Sarandon and Hawn as reunited groupies in The Banger Sisters

Over the last two decades, Goldie Hawn has been borderline unwatchable: those laquered features, those overinflated lips, that twittery voice that belongs with someone half her age. I wasn’t expecting the performance of her life in The Banger Sisters (Fox Searchlight), a too-pat but very funny comedy about a pair of ex-groupies who reunite after 20 years. Suddenly, all the things that made Hawn such an embarrassment make her character, Suzette, utterly heartbreaking. Hawn uses her voice differently this time: It’s rough, with a big, dusty laugh. Squeezed into her jeans and skintight blouses, Suzette has become a brash, hopeful parody of a good-time girl. She still has the groupie moves, but when she’s rejected she gets mean, and her blond ditziness looks increasingly like a self-protective chaos. What a wonderful thing to see: an actress reborn.

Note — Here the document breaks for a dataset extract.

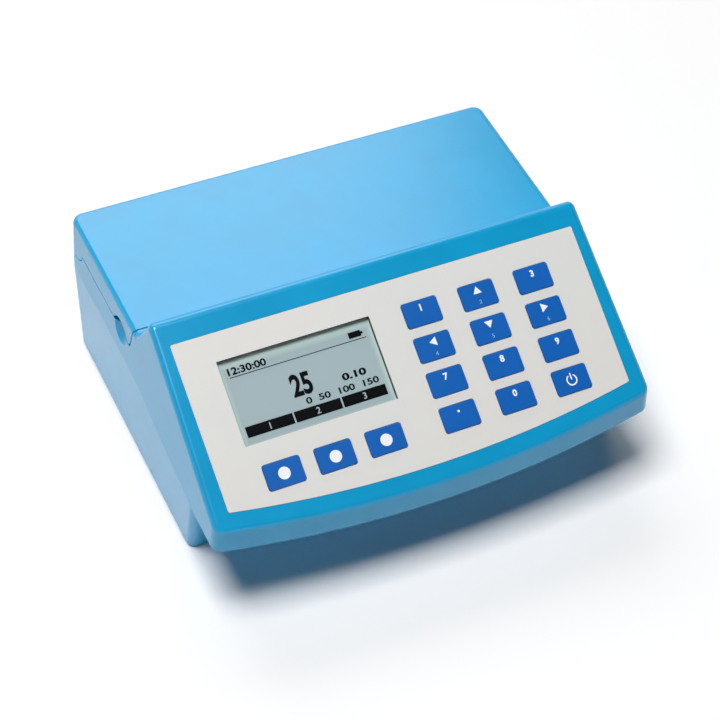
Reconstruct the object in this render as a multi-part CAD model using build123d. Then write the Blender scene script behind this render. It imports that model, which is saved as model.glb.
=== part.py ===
from build123d import *

import os
from math import cos, radians, sin, tan

# Benchtop photometer: millimetres, +X to the user's right, +Y to the rear, +Z up, origin under the middle of the
# case on the surface that it stands on.

# Case outline
REAR_HALF = 103.0
FRONT_HALF = 99.4
REAR_Y = 90.4
FRONT_CORNER_Y = -81.8
FRONT_BULGE = 7.6
CORNER_R = 5.0
DRAFT = 4.3
WALL = 2.6
EDGE_R = 2.6
SHELL_LAP = 0.15

# Side view of the case
PARTING_Z = 50.5
PARTING_BREAK_Y = 10.0
NOSE_Z = 38.1
NOSE_BACK_Y = -60.0
FOOT_HEIGHT = 1.0
TUB_FRONT_Y = -48.0
TUB_LEAN = 13.0
TUB_CORNER_R = 4.0
RIDGE_Y = -5.5
RIDGE_Z = 97.0
RIDGE_R = 3.4
PANEL_TILT = 31.7
LANDING_Y = 8.0
LANDING_R = 4.0

# Lid and hinge
LID_TOP_Z = 77.3
LID_FRONT_TOP_Y = 11.5
LID_FRONT_LOW_Y = 15.5
LID_FLANGE_DEPTH = 7.0
SKIRT_Z = 65.0
SKIRT_CORNER_R = 2.5
SEAM_GAP = 0.6
HINGE_Z = 67.0
LOBE_R = 8.0
LOBE_WIDTH = 3.0
PIN_R = 2.0
PIN_CLEARANCE = 0.06
PIN_COVER = 0.8
EAR_R = 6.0
RIM_GAP = 1.3
RIM_WIDTH = 2.4
RIM_Z = 72.5
HINGE_GAP = 0.4
EAR_GAP = 1.0
NOTCH_Y = 26.2
NOTCH_R = 9.2
NOTCH_RISE = 5.0
SCOOP_R = 9.4
SCOOP_DEPTH = 3.0
SCOOP_RIM = 1.0

# Deck under the lid
DECK_Z = 62.0
REAR_SHELF_Z = 58.0
COLLAR_R = 20.0
COLLAR_NECK_R = 17.0
COLLAR_HEIGHT = 2.0

# Panel overlay, measured down the slope from the ridge
OVERLAY_TOP_HALF = 92.1
OVERLAY_LOW_HALF = 91.7
OVERLAY_TOP_V = 11.2
OVERLAY_LOW_V = 83.3
OVERLAY_BULGE = 7.8
OVERLAY_CORNER_R = 0.8
OVERLAY_RECESS = 0.45
OVERLAY_THICK = 0.4

# Display
WINDOW_X = -42.3
WINDOW_V = 41.7
WINDOW_WIDTH = 67.8
WINDOW_HEIGHT = 36.7
GASKET_WIDTH = 1.2
GLASS_MARGIN = 1.6
GLASS_THICK = 1.8
BACKLIGHT_THICK = 3.2
BOSS_GAP = 0.2

# Keys
KEY_WIDTH = 16.2
KEY_HEIGHT = 11.0
KEY_R = 1.4
KEY_GAP = 0.2
KEY_PROUD = 0.45
KEY_TRAVEL = 0.4
KEY_FLANGE = 0.8
KEY_FLANGE_THICK = 0.8
KEY_EDGE = 0.25
KEY_REST_GAP = 0.05
PAD_X = 14.2
PAD_V = 28.5
PAD_PITCH_X = 26.3
PAD_PITCH_V = 15.5
PAD_COLUMNS = 3
PAD_ROWS = 4
SOFT_X = -64.7
SOFT_V = 74.9
SOFT_PITCH = 22.6
SOFT_COUNT = 3
CONTACT_R = 4.5
CONTACT_THICK = 0.35
BOARD_THICK = 1.6
BOARD_EDGE = 5.0

# Optics
WELL_X = 0.0
WELL_Y = 42.0
WELL_R = 12.6
WELL_FLOOR_Z = 12.0
BLOCK_R = 17.5
BLOCK_FLOOR = 3.5
BEAM_Z = 24.0
BEAM_R = 3.0
FLANGE_HALF = 24.0
FLANGE_THICK = 4.0
FLANGE_DROP = 8.0
TUNNEL_R = 8.5
TUNNEL_WALL = 2.5
TUNNEL_START = 24.0
TUNNEL_END = 52.0
LENS_R = 6.0
LENS_THICK = 3.0
LENS_BULGE = 1.0
SPLITTER_X = 33.0
SPLITTER_THICK = 1.0
FILTER_X = 42.0
FILTER_HOLDER_THICK = 4.0
FILTER_R = 2.4
FILTER_THICK = 3.0
FILTER_RING_R = 5.4
EMITTER_R = 1.5
EMITTER_DOME_R = 1.2
EMITTER_LENGTH = 5.4
EMITTER_BOARD_HALF = 11.0
DETECTOR_R = 4.5
DETECTOR_LENGTH = 4.0
DETECTOR_ARM_END = 24.0
DETECTOR_ARM_HALF = 9.0
REFERENCE_R = 4.0
REFERENCE_LENGTH = 3.5
OPTIC_FIT = 0.1

# Boards, battery and ports in the tub
MAIN_BOARD_HALF = 74.0
MAIN_BOARD_FRONT_Y = -40.0
MAIN_BOARD_REAR_Y = 12.0
MAIN_BOARD_Z = 9.0
CHIP_HEIGHT = 1.6
CHIP_SIDE = 12.0
CHIP_PITCH = 30.0
CHIP_COUNT = 4
BATTERY_X = 69.5
BATTERY_Y = 43.0
BATTERY_WIDTH = 27.0
BATTERY_LENGTH = 56.0
BATTERY_HEIGHT = 19.0
BATTERY_R = 2.0
CRADLE_HEIGHT = 8.0
CRADLE_GAP = 0.3
PORT_BOARD_X = -56.5
PORT_BOARD_HALF = 28.0
PORT_BOARD_LENGTH = 22.0
PORT_BOARD_GAP = 2.6
PORT_BOARD_Z = 14.0
USB_A_X = -72.0
USB_A_WIDTH = 13.1
USB_A_HEIGHT = 5.7
USB_A_DEPTH = 14.0
USB_SHELL = 0.4
USB_TONGUE = 1.8
TONGUE_GAP = 1.0
MICRO_X = -55.0
MICRO_WIDTH = 7.6
MICRO_HEIGHT = 2.8
MICRO_DEPTH = 5.6
MICRO_MOUTH = 1.9
JACK_X = -38.0
JACK_BORE_R = 1.8
JACK_BUSH_R = 3.0
JACK_BODY = 8.0
JACK_DEPTH = 12.0
PORT_CLEARANCE = 0.3
PORT_RECESS = 0.6
PORT_PANEL_MARGIN = 3.0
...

It’s too bad that the movie, written and directed by Bob Dolman, has to turn Suzette into the Life Force: She not only liberates her old “sister” Vinnie (Susan Sarandon) from a life of beige, upper-class repression but heals Vinnie’s daughters (Erika Christensen and Eva Amurri) and an eccentric, suicidal screenwriter (Geoffrey Rush, with a forced American accent that kills the performance). I wish Dolman had let someone else direct: The feel needs to be scruffier, like an old Jonathan Demme movie, instead of boringly on-the-nose. But I shouldn’t complain too much: I laughed all the way through The BangerSisters. Sarandon has a thankless part, and she doesn’t play repression very interestingly: She can’t find it in herself to be a woman who enjoys projecting supreme competence. But she’s fun to watch. And she has one sublime, genius moment, at the family dinner table, when the talk turns to Jim Morrison, and her eyes signal she’s leaving her new persona and time-traveling back to the ‘60s. You can almost see Jimbo’s phallus in those huge, shining peepers, and you know for a moment she’s in heaven.